## Task requirements
Return the listing below word for word.

>> BEGIN Recorded data

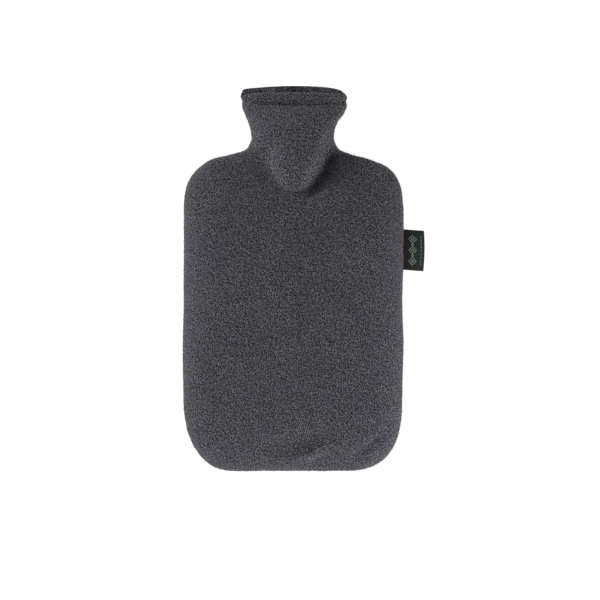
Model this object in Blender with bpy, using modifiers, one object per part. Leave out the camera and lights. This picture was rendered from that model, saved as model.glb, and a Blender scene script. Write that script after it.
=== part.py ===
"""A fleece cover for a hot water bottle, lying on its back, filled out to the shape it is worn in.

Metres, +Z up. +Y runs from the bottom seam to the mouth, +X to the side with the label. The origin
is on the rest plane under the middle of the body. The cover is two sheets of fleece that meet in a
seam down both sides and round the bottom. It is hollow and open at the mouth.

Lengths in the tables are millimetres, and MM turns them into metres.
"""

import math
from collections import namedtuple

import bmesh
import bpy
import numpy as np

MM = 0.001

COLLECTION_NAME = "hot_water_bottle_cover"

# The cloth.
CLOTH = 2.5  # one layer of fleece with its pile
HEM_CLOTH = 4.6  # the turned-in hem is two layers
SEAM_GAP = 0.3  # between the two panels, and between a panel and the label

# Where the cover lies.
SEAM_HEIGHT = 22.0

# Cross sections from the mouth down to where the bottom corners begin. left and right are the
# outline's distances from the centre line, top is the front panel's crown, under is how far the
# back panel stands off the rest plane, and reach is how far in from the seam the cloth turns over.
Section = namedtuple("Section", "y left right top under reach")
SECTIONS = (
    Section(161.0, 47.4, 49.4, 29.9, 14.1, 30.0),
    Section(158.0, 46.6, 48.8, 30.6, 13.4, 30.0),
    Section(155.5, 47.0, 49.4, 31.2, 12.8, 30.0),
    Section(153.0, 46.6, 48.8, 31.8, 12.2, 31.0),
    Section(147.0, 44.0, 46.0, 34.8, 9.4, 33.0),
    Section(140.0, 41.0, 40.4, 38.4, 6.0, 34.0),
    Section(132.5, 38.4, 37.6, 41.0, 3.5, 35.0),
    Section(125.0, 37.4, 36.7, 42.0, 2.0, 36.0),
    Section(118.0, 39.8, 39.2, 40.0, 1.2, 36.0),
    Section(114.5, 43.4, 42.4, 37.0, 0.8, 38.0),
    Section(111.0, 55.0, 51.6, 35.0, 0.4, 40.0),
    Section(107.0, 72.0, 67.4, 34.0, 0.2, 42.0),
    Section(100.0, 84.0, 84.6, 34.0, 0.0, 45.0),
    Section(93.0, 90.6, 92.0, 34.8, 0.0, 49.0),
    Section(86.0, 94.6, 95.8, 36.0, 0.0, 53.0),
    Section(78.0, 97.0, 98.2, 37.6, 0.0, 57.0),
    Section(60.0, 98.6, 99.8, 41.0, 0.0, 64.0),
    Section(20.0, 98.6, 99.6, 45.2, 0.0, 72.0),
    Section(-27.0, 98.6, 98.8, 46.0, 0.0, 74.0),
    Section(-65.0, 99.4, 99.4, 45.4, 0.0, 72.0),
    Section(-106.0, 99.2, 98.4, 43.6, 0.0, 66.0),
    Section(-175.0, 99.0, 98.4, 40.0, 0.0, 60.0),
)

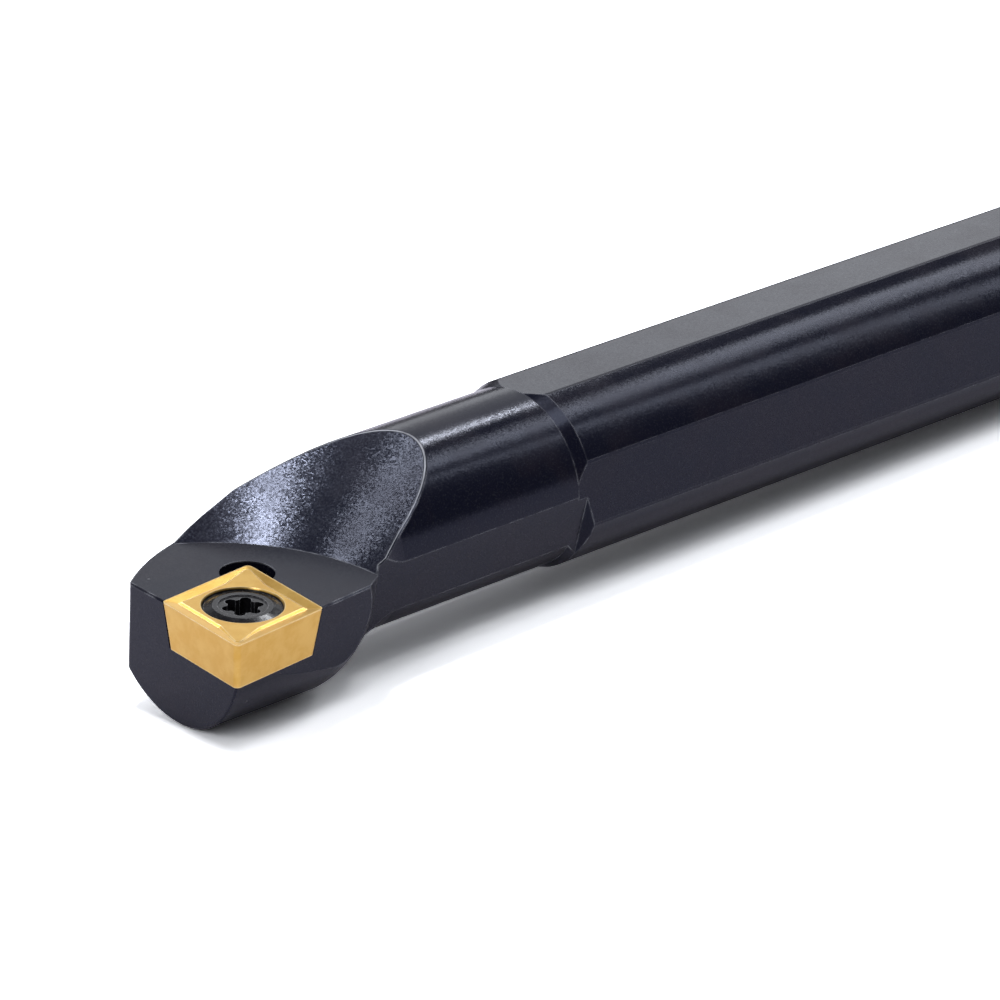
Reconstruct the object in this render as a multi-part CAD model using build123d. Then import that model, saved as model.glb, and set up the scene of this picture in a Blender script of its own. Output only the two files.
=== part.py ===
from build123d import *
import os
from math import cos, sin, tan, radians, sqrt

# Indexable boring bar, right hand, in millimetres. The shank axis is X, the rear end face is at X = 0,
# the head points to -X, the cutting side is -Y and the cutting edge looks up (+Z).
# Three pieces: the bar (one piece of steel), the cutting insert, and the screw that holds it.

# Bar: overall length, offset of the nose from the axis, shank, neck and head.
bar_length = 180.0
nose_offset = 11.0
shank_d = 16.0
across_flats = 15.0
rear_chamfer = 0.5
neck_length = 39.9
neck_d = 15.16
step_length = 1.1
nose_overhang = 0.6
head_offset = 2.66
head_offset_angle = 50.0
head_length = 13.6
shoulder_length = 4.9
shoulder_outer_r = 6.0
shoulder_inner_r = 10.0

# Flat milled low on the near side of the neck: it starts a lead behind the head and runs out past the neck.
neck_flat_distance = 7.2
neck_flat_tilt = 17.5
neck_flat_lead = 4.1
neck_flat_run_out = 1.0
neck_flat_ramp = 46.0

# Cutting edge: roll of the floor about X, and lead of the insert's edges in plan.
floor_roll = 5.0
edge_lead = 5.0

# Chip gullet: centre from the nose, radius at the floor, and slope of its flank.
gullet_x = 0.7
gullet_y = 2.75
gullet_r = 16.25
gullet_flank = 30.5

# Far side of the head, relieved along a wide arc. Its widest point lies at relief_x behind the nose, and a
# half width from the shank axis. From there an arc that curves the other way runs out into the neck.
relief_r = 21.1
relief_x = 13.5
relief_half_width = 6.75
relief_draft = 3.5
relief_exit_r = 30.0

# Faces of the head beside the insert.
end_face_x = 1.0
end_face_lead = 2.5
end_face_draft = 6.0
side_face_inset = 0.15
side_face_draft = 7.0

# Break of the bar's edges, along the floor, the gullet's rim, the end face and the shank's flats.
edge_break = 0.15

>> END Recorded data

## Solution for this task
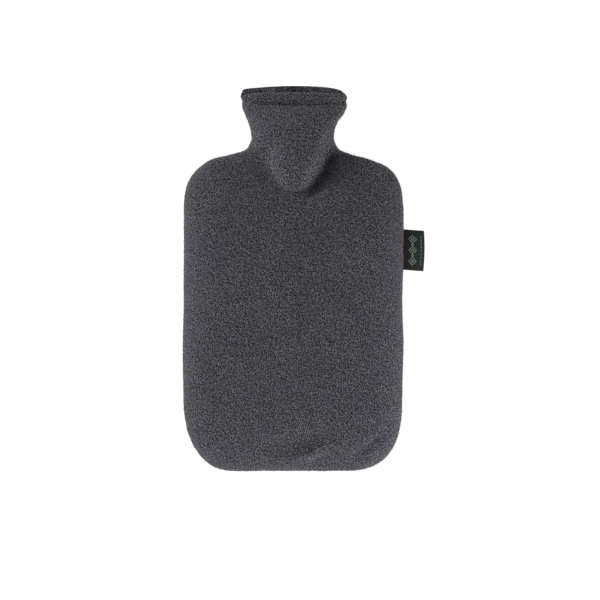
Model this object in Blender with bpy, using modifiers, one object per part. Leave out the camera and lights. This picture was rendered from that model, saved as model.glb, and a Blender scene script. Write that script after it.
=== part.py ===
"""A fleece cover for a hot water bottle, lying on its back, filled out to the shape it is worn in.

Metres, +Z up. +Y runs from the bottom seam to the mouth, +X to the side with the label. The origin
is on the rest plane under the middle of the body. The cover is two sheets of fleece that meet in a
seam down both sides and round the bottom. It is hollow and open at the mouth.

Lengths in the tables are millimetres, and MM turns them into metres.
"""

import math
from collections import namedtuple

import bmesh
import bpy
import numpy as np

MM = 0.001

COLLECTION_NAME = "hot_water_bottle_cover"

# The cloth.
CLOTH = 2.5  # one layer of fleece with its pile
HEM_CLOTH = 4.6  # the turned-in hem is two layers
SEAM_GAP = 0.3  # between the two panels, and between a panel and the label

# Where the cover lies.
SEAM_HEIGHT = 22.0

# Cross sections from the mouth down to where the bottom corners begin. left and right are the
# outline's distances from the centre line, top is the front panel's crown, under is how far the
# back panel stands off the rest plane, and reach is how far in from the seam the cloth turns over.
Section = namedtuple("Section", "y left right top under reach")
SECTIONS = (
    Section(161.0, 47.4, 49.4, 29.9, 14.1, 30.0),
    Section(158.0, 46.6, 48.8, 30.6, 13.4, 30.0),
    Section(155.5, 47.0, 49.4, 31.2, 12.8, 30.0),
    Section(153.0, 46.6, 48.8, 31.8, 12.2, 31.0),
    Section(147.0, 44.0, 46.0, 34.8, 9.4, 33.0),
    Section(140.0, 41.0, 40.4, 38.4, 6.0, 34.0),
    Section(132.5, 38.4, 37.6, 41.0, 3.5, 35.0),
    Section(125.0, 37.4, 36.7, 42.0, 2.0, 36.0),
    Section(118.0, 39.8, 39.2, 40.0, 1.2, 36.0),
    Section(114.5, 43.4, 42.4, 37.0, 0.8, 38.0),
    Section(111.0, 55.0, 51.6, 35.0, 0.4, 40.0),
    Section(107.0, 72.0, 67.4, 34.0, 0.2, 42.0),
    Section(100.0, 84.0, 84.6, 34.0, 0.0, 45.0),
    Section(93.0, 90.6, 92.0, 34.8, 0.0, 49.0),
    Section(86.0, 94.6, 95.8, 36.0, 0.0, 53.0),
    Section(78.0, 97.0, 98.2, 37.6, 0.0, 57.0),
    Section(60.0, 98.6, 99.8, 41.0, 0.0, 64.0),
    Section(20.0, 98.6, 99.6, 45.2, 0.0, 72.0),
    Section(-27.0, 98.6, 98.8, 46.0, 0.0, 74.0),
    Section(-65.0, 99.4, 99.4, 45.4, 0.0, 72.0),
    Section(-106.0, 99.2, 98.4, 43.6, 0.0, 66.0),
    Section(-175.0, 99.0, 98.4, 40.0, 0.0, 60.0),
)

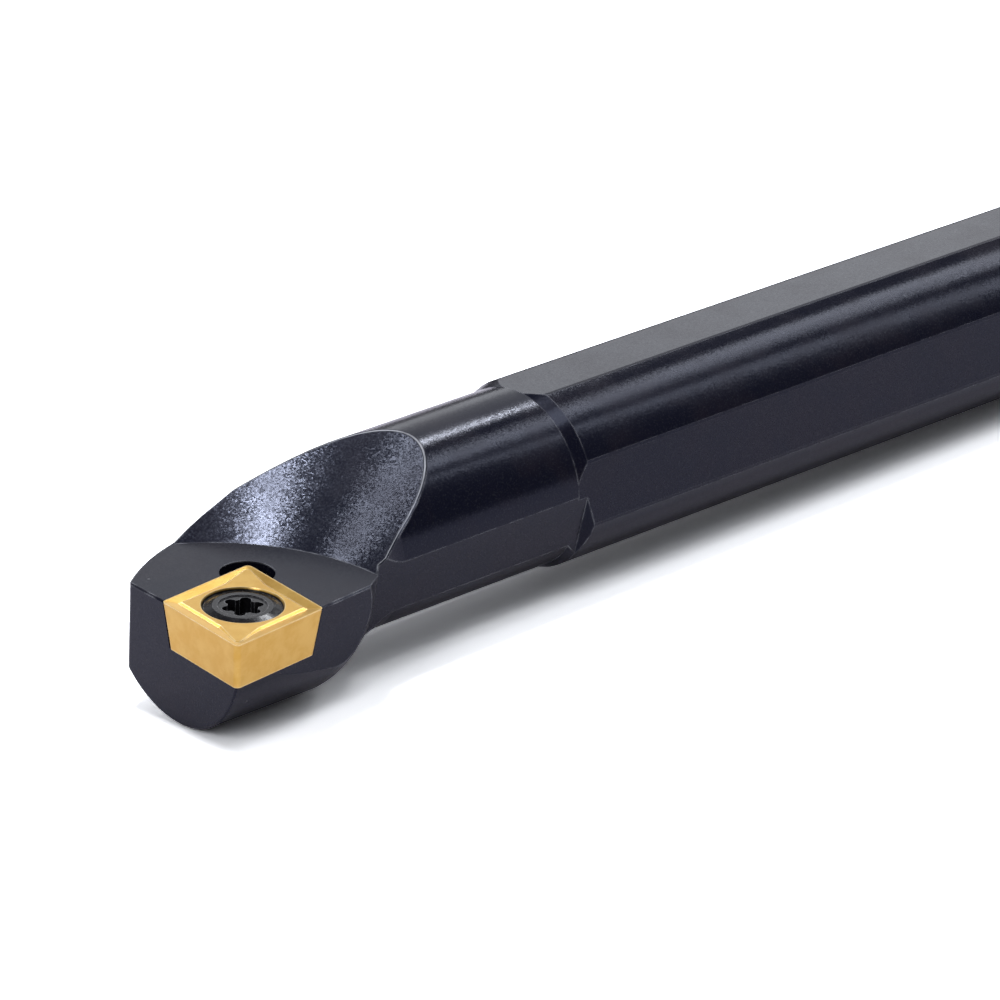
Reconstruct the object in this render as a multi-part CAD model using build123d. Then import that model, saved as model.glb, and set up the scene of this picture in a Blender script of its own. Output only the two files.
=== part.py ===
from build123d import *
import os
from math import cos, sin, tan, radians, sqrt

# Indexable boring bar, right hand, in millimetres. The shank axis is X, the rear end face is at X = 0,
# the head points to -X, the cutting side is -Y and the cutting edge looks up (+Z).
# Three pieces: the bar (one piece of steel), the cutting insert, and the screw that holds it.

# Bar: overall length, offset of the nose from the axis, shank, neck and head.
bar_length = 180.0
nose_offset = 11.0
shank_d = 16.0
across_flats = 15.0
rear_chamfer = 0.5
neck_length = 39.9
neck_d = 15.16
step_length = 1.1
nose_overhang = 0.6
head_offset = 2.66
head_offset_angle = 50.0
head_length = 13.6
shoulder_length = 4.9
shoulder_outer_r = 6.0
shoulder_inner_r = 10.0

# Flat milled low on the near side of the neck: it starts a lead behind the head and runs out past the neck.
neck_flat_distance = 7.2
neck_flat_tilt = 17.5
neck_flat_lead = 4.1
neck_flat_run_out = 1.0
neck_flat_ramp = 46.0

# Cutting edge: roll of the floor about X, and lead of the insert's edges in plan.
floor_roll = 5.0
edge_lead = 5.0

# Chip gullet: centre from the nose, radius at the floor, and slope of its flank.
gullet_x = 0.7
gullet_y = 2.75
gullet_r = 16.25
gullet_flank = 30.5

# Far side of the head, relieved along a wide arc. Its widest point lies at relief_x behind the nose, and a
# half width from the shank axis. From there an arc that curves the other way runs out into the neck.
relief_r = 21.1
relief_x = 13.5
relief_half_width = 6.75
relief_draft = 3.5
relief_exit_r = 30.0

# Faces of the head beside the insert.
end_face_x = 1.0
end_face_lead = 2.5
end_face_draft = 6.0
side_face_inset = 0.15
side_face_draft = 7.0

# Break of the bar's edges, along the floor, the gullet's rim, the end face and the shank's flats.
edge_break = 0.15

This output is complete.